Reproduce the entries below in full, word for word.

* BEGIN TASK INPUTS *

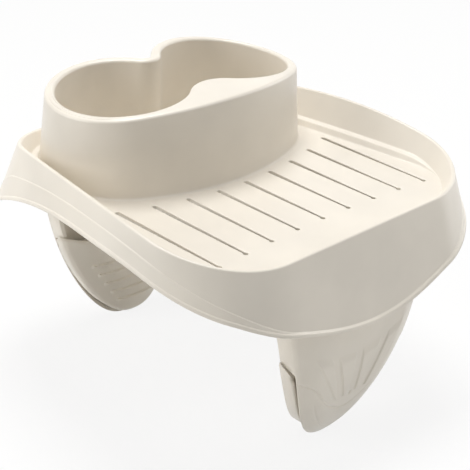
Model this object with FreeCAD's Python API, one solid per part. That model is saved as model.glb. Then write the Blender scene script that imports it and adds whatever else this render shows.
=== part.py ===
"""Hot tub tray: a moulded snack tray with a double cup well, hung over the wall of a tub by two legs.

Frame: millimetres, +Z up. X runs along the tub wall. Y runs across it, from the slotted end of the
tray (-Y) to the cup wells (+Y). The origin lies on the underside of the tray floor, half way between
the two legs, where the top of the tub wall bears.
"""
import FreeCAD, Part

import math
import os

from FreeCAD import Vector

# Walls
wall = 2.8                  # general moulded wall
floor_thickness = 3.0

# Plan of the rim, along the inner edge of its crest
rim_half_width = 117.6
rim_front = 110.8           # distance of the front edge from the origin
rim_back = 107.1
front_corner_radius = 47.0
side_radius = 472.0         # the sides are very flat arcs
back_corner_radius = 38.0

# Crest of the rim: an arch seen from the side, lowest along the front
crest_peak = 24.8           # height of the crest above the underside of the floor
crest_peak_y = 10.0
crest_radius = 460.0
lip_width = 2.4
lip_depth = 5.0             # solid depth of the lip above the hollow rim
lip_depth_front = 2.0       # and least depth where the rim is low
hollow_gap = 0.8            # width of the hollow at its top
hollow_lean = 0.6           # run of the hollow as a share of the run of the wall above it

# Inner wall of the rim, with a small ledge above a sloping band
wall_lean = 0.42            # run outwards for each millimetre of height
ledge_height = 4.2          # the ledge sinks with the rim and stays below this
ledge_width = 5.0           # width where the ledge is as high as this
band_run = 1.5              # run of the sloping band for each millimetre of its height

# Skirt: flares outwards from the crest down to a beaded lower edge, which is cut to an arch
flare = 0.35                # run outwards for each millimetre down
corner_tuck = 0.13          # how much steeper the skirt stands on the side of the front corners
tuck_start = -10.0          # the tuck grows from here
tuck_length = 60.0          # over this length
dip = 15.5                  # the middle of the front reaches lower
dip_half_length = 96.0
arch_radius_front = 290.0
arch_radius_back = 210.0
arch_apex = 3.8
bead_height = 2.6
bead_proud = 1.2
band_radius = 290.0         # upper edge of the thicker lower band of the skirt
band_apex = 14.5
band_proud = 0.5

# Drain slots
slot_count = 9
slot_pitch = 22.5
slot_width = 2.4
slot_front = 81.2           # front end of the middle slot
slot_front_step = 0.29      # the front ends step forward with the square of the slot's number
slot_back = 14.3            # back end of the middle slot
slot_back_radius = 250.0    # the back ends follow the front wall of the well

# Double cup well
cup_radius = 41.5
cup_x = 43.4
cup_y = 51.8
well_wall = 6.3             # width of the well's lip
well_front = -6.0           # outer front of the well at the top
well_top = 57.5             # top of the well at its middle
well_top_radius = 560.0     # the top is cut to a flat arch across the tray
well_draft = 0.075          # run of the outer wall for each millimetre of height
cup_draft = 0.025           # and of the inner wall
back_notch_radius = 6.5     # outside of the wall where the two cups meet at the back
land_nose_radius = 26.0     # rounded land between the cups at the front
well_lip_chamfer = 1.3
well_foot = 1.4             # bevel round the foot of the well
pocket_half_width = 36.0    # hollow under the land

# Legs: curved tongues, the rear one a mirror of the front one
leg_face = 117.9            # distance of the outer face from the origin, at leg_bulge_z
leg_bulge_z = -58.0
leg_face_radius = 190.0
leg_thickness = 16.0
leg_half_width = 59.0       # the outline is half an ellipse
leg_ellipse_z = -25.0
leg_tip = 137.0             # depth of the tip below the underside of the floor
leg_edge_chamfer = 5.0      # bevel round the outer face
leg_wall = 2.6
leg_top = -6.0
shell_depth = 7.0           # depth of the outer shell beside the pad
leg_window_top = -40.0      # top of the opening above the pad
window_rim = 4.0            # rim left round that opening
prism_depth = 76.0          # depth across the leg of the outline prisms, well past both of its faces
root_inner = 88.5           # inner face of the root block
root_depth = 10.0
root_half_width = 54.0

# Tenon of each leg, seated in a ribbed socket under the floor
tenon_half_width = 46.0
tenon_inner = 91.5
tenon_depth = 12.0
tenon_outer = tenon_inner + tenon_depth
tenon_fit = 0.3
socket_wall = 2.4

# Recessed panel on the outer face, with a fan of flutes. Its edge: distance from the middle, and height
panel_edge = ((59.5, -66.0), (53.0, -70.5), (47.0, -76.5), (34.5, -83.5), (28.5, -88.5), (25.0, -94.0),
              (18.0, -101.0), (9.0, -108.0), (0.0, -110.5))
panel_top = -30.0
panel_depth = 0.7
flute_top = -58.0
flute_bottom = -102.0
flutes = ((8.5, 5.2, 2.4, 1.5), (27.5, 4.4, 12.0, 1.8))     # middle and half width, top and bottom
flute_depth = 0.8

# Pad: the inner half of the leg, which bears on the tub wall
pad_slit = 0.8
pad_top = -63.5
pad_top_radius = 300.0
pad_tip_rise = 5.0          # the pad ends above the tip of the shell
pad_edge_chamfer = 5.0
pad_wall = 2.4
grip_count = 5
grip_pitch = 7.2
grip_first = -91.0
grip_half_width = 24.0
grip_half_width_step = 4.0
grip_height = 1.8
grip_proud = 1.1
boss_radius = 4.0
boss_z = (-78.0, -104.0)
boss_fit = 0.3


def arc_height(y, centre, apex, radius):
    """Height at y of a circular arch across the tub wall."""
    return apex - radius + math.sqrt(radius ** 2 - (y - centre) ** 2)


def skirt_arch(y):
    """Height of the lower edge of the skirt at y, but for the dip of the front."""
    return arc_height(y, 0.0, arch_apex, arch_radius_front if y < 0 else arch_radius_back)


def front_dip(x, y):
    """How much lower the front reaches: most at its middle, and nothing from its corners on."""
    if y > 0:
        return 0.0
    return dip * max(1.0 - (x / dip_half_length) ** 2, 0.0) ** 1.5


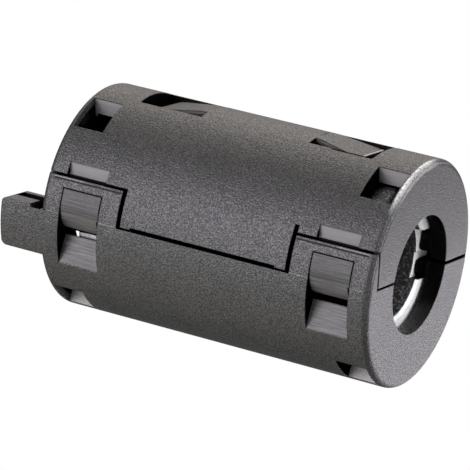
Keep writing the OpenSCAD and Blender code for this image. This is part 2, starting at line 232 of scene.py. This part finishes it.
class Graph:
    """A node tree written as sums: numbers and sockets go in, sockets come out."""

    def __init__(self, owner):
        owner.use_nodes = True
        self.tree = owner.node_tree
        self.tree.nodes.clear()

    def feed(self, socket, value):
        """Joins a socket to another, or sets its number."""
        if isinstance(value, bpy.types.NodeSocket):
            self.tree.links.new(value, socket)
        else:
            socket.default_value = value

    def node(self, kind, settings=None, **inputs):
        """A new node with its settings, and with its inputs by name."""
        node = self.tree.nodes.new("ShaderNode" + kind)
        for name, value in (settings or {}).items():
            setattr(node, name, value)
        for name, value in inputs.items():
            self.feed(node.inputs[name.replace("_", " ")], value)
        return node

    def calc(self, operation, *values, clamp=False):
        """One step of arithmetic."""
        node = self.node("Math", {"operation": operation, "use_clamp": clamp})
        for socket, value in zip(node.inputs, values):
            self.feed(socket, value)
        return node.outputs[0]

    def product(self, *values):
        total = values[0]
        for value in values[1:]:
            total = self.calc("MULTIPLY", total, value)
        return total

    def highest(self, *values):
        total = values[0]
        for value in values[1:]:
            total = self.calc("MAXIMUM", total, value)
        return total

    def flip(self, value):
        return self.calc("SUBTRACT", 1.0, value)

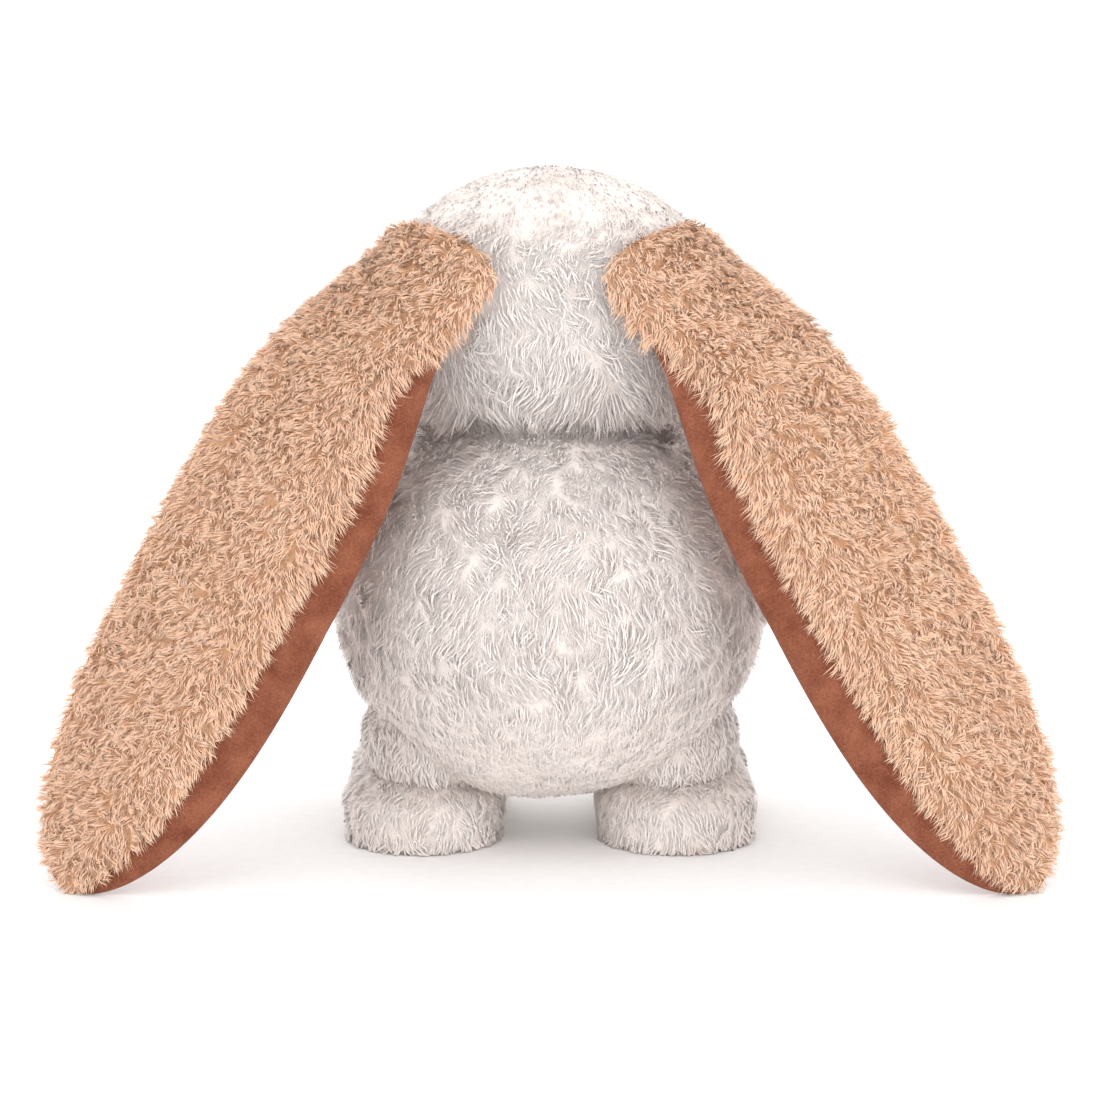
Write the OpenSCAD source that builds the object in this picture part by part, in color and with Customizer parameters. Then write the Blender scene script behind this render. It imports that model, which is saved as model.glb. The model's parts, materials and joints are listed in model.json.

* END TASK INPUTS *

ANSWER FOR THIS EXERCISE
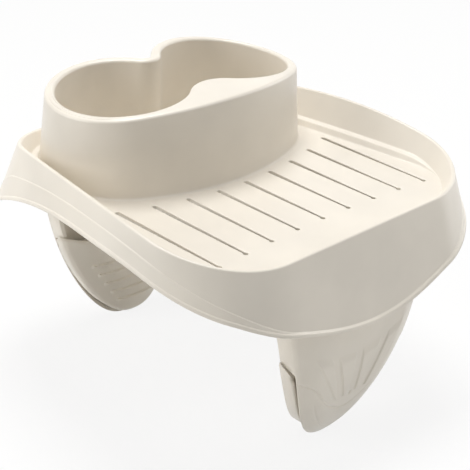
Model this object with FreeCAD's Python API, one solid per part. That model is saved as model.glb. Then write the Blender scene script that imports it and adds whatever else this render shows.
=== part.py ===
"""Hot tub tray: a moulded snack tray with a double cup well, hung over the wall of a tub by two legs.

Frame: millimetres, +Z up. X runs along the tub wall. Y runs across it, from the slotted end of the
tray (-Y) to the cup wells (+Y). The origin lies on the underside of the tray floor, half way between
the two legs, where the top of the tub wall bears.
"""
import FreeCAD, Part

import math
import os

from FreeCAD import Vector

# Walls
wall = 2.8                  # general moulded wall
floor_thickness = 3.0

# Plan of the rim, along the inner edge of its crest
rim_half_width = 117.6
rim_front = 110.8           # distance of the front edge from the origin
rim_back = 107.1
front_corner_radius = 47.0
side_radius = 472.0         # the sides are very flat arcs
back_corner_radius = 38.0

# Crest of the rim: an arch seen from the side, lowest along the front
crest_peak = 24.8           # height of the crest above the underside of the floor
crest_peak_y = 10.0
crest_radius = 460.0
lip_width = 2.4
lip_depth = 5.0             # solid depth of the lip above the hollow rim
lip_depth_front = 2.0       # and least depth where the rim is low
hollow_gap = 0.8            # width of the hollow at its top
hollow_lean = 0.6           # run of the hollow as a share of the run of the wall above it

# Inner wall of the rim, with a small ledge above a sloping band
wall_lean = 0.42            # run outwards for each millimetre of height
ledge_height = 4.2          # the ledge sinks with the rim and stays below this
ledge_width = 5.0           # width where the ledge is as high as this
band_run = 1.5              # run of the sloping band for each millimetre of its height

# Skirt: flares outwards from the crest down to a beaded lower edge, which is cut to an arch
flare = 0.35                # run outwards for each millimetre down
corner_tuck = 0.13          # how much steeper the skirt stands on the side of the front corners
tuck_start = -10.0          # the tuck grows from here
tuck_length = 60.0          # over this length
dip = 15.5                  # the middle of the front reaches lower
dip_half_length = 96.0
arch_radius_front = 290.0
arch_radius_back = 210.0
arch_apex = 3.8
bead_height = 2.6
bead_proud = 1.2
band_radius = 290.0         # upper edge of the thicker lower band of the skirt
band_apex = 14.5
band_proud = 0.5

# Drain slots
slot_count = 9
slot_pitch = 22.5
slot_width = 2.4
slot_front = 81.2           # front end of the middle slot
slot_front_step = 0.29      # the front ends step forward with the square of the slot's number
slot_back = 14.3            # back end of the middle slot
slot_back_radius = 250.0    # the back ends follow the front wall of the well

# Double cup well
cup_radius = 41.5
cup_x = 43.4
cup_y = 51.8
well_wall = 6.3             # width of the well's lip
well_front = -6.0           # outer front of the well at the top
well_top = 57.5             # top of the well at its middle
well_top_radius = 560.0     # the top is cut to a flat arch across the tray
well_draft = 0.075          # run of the outer wall for each millimetre of height
cup_draft = 0.025           # and of the inner wall
back_notch_radius = 6.5     # outside of the wall where the two cups meet at the back
land_nose_radius = 26.0     # rounded land between the cups at the front
well_lip_chamfer = 1.3
well_foot = 1.4             # bevel round the foot of the well
pocket_half_width = 36.0    # hollow under the land

# Legs: curved tongues, the rear one a mirror of the front one
leg_face = 117.9            # distance of the outer face from the origin, at leg_bulge_z
leg_bulge_z = -58.0
leg_face_radius = 190.0
leg_thickness = 16.0
leg_half_width = 59.0       # the outline is half an ellipse
leg_ellipse_z = -25.0
leg_tip = 137.0             # depth of the tip below the underside of the floor
leg_edge_chamfer = 5.0      # bevel round the outer face
leg_wall = 2.6
leg_top = -6.0
shell_depth = 7.0           # depth of the outer shell beside the pad
leg_window_top = -40.0      # top of the opening above the pad
window_rim = 4.0            # rim left round that opening
prism_depth = 76.0          # depth across the leg of the outline prisms, well past both of its faces
root_inner = 88.5           # inner face of the root block
root_depth = 10.0
root_half_width = 54.0

# Tenon of each leg, seated in a ribbed socket under the floor
tenon_half_width = 46.0
tenon_inner = 91.5
tenon_depth = 12.0
tenon_outer = tenon_inner + tenon_depth
tenon_fit = 0.3
socket_wall = 2.4

# Recessed panel on the outer face, with a fan of flutes. Its edge: distance from the middle, and height
panel_edge = ((59.5, -66.0), (53.0, -70.5), (47.0, -76.5), (34.5, -83.5), (28.5, -88.5), (25.0, -94.0),
              (18.0, -101.0), (9.0, -108.0), (0.0, -110.5))
panel_top = -30.0
panel_depth = 0.7
flute_top = -58.0
flute_bottom = -102.0
flutes = ((8.5, 5.2, 2.4, 1.5), (27.5, 4.4, 12.0, 1.8))     # middle and half width, top and bottom
flute_depth = 0.8

# Pad: the inner half of the leg, which bears on the tub wall
pad_slit = 0.8
pad_top = -63.5
pad_top_radius = 300.0
pad_tip_rise = 5.0          # the pad ends above the tip of the shell
pad_edge_chamfer = 5.0
pad_wall = 2.4
grip_count = 5
grip_pitch = 7.2
grip_first = -91.0
grip_half_width = 24.0
grip_half_width_step = 4.0
grip_height = 1.8
grip_proud = 1.1
boss_radius = 4.0
boss_z = (-78.0, -104.0)
boss_fit = 0.3


def arc_height(y, centre, apex, radius):
    """Height at y of a circular arch across the tub wall."""
    return apex - radius + math.sqrt(radius ** 2 - (y - centre) ** 2)


def skirt_arch(y):
    """Height of the lower edge of the skirt at y, but for the dip of the front."""
    return arc_height(y, 0.0, arch_apex, arch_radius_front if y < 0 else arch_radius_back)


def front_dip(x, y):
    """How much lower the front reaches: most at its middle, and nothing from its corners on."""
    if y > 0:
        return 0.0
    return dip * max(1.0 - (x / dip_half_length) ** 2, 0.0) ** 1.5


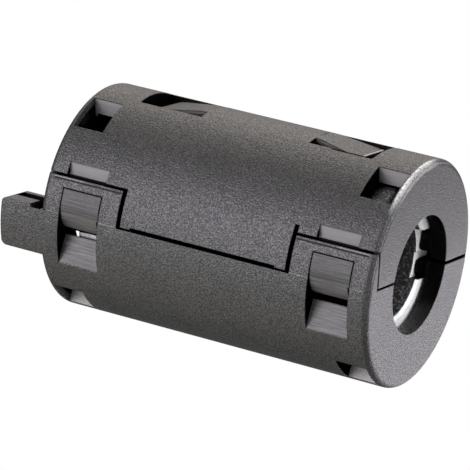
Keep writing the OpenSCAD and Blender code for this image. This is part 2, starting at line 232 of scene.py. This part finishes it.
class Graph:
    """A node tree written as sums: numbers and sockets go in, sockets come out."""

    def __init__(self, owner):
        owner.use_nodes = True
        self.tree = owner.node_tree
        self.tree.nodes.clear()

    def feed(self, socket, value):
        """Joins a socket to another, or sets its number."""
        if isinstance(value, bpy.types.NodeSocket):
            self.tree.links.new(value, socket)
        else:
            socket.default_value = value

    def node(self, kind, settings=None, **inputs):
        """A new node with its settings, and with its inputs by name."""
        node = self.tree.nodes.new("ShaderNode" + kind)
        for name, value in (settings or {}).items():
            setattr(node, name, value)
        for name, value in inputs.items():
            self.feed(node.inputs[name.replace("_", " ")], value)
        return node

    def calc(self, operation, *values, clamp=False):
        """One step of arithmetic."""
        node = self.node("Math", {"operation": operation, "use_clamp": clamp})
        for socket, value in zip(node.inputs, values):
            self.feed(socket, value)
        return node.outputs[0]

    def product(self, *values):
        total = values[0]
        for value in values[1:]:
            total = self.calc("MULTIPLY", total, value)
        return total

    def highest(self, *values):
        total = values[0]
        for value in values[1:]:
            total = self.calc("MAXIMUM", total, value)
        return total

    def flip(self, value):
        return self.calc("SUBTRACT", 1.0, value)

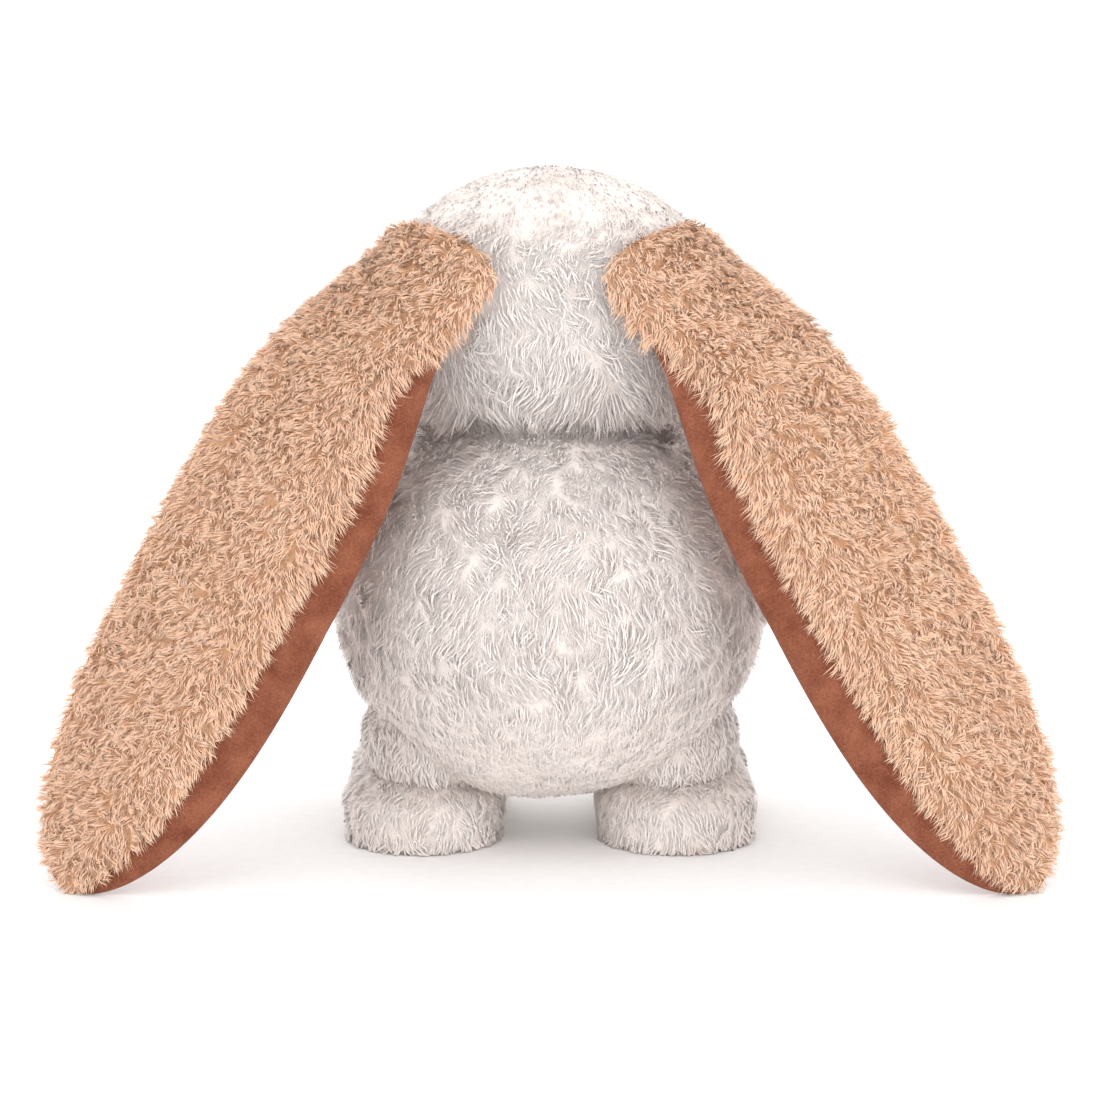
Write the OpenSCAD source that builds the object in this picture part by part, in color and with Customizer parameters. Then write the Blender scene script behind this render. It imports that model, which is saved as model.glb. The model's parts, materials and joints are listed in model.json.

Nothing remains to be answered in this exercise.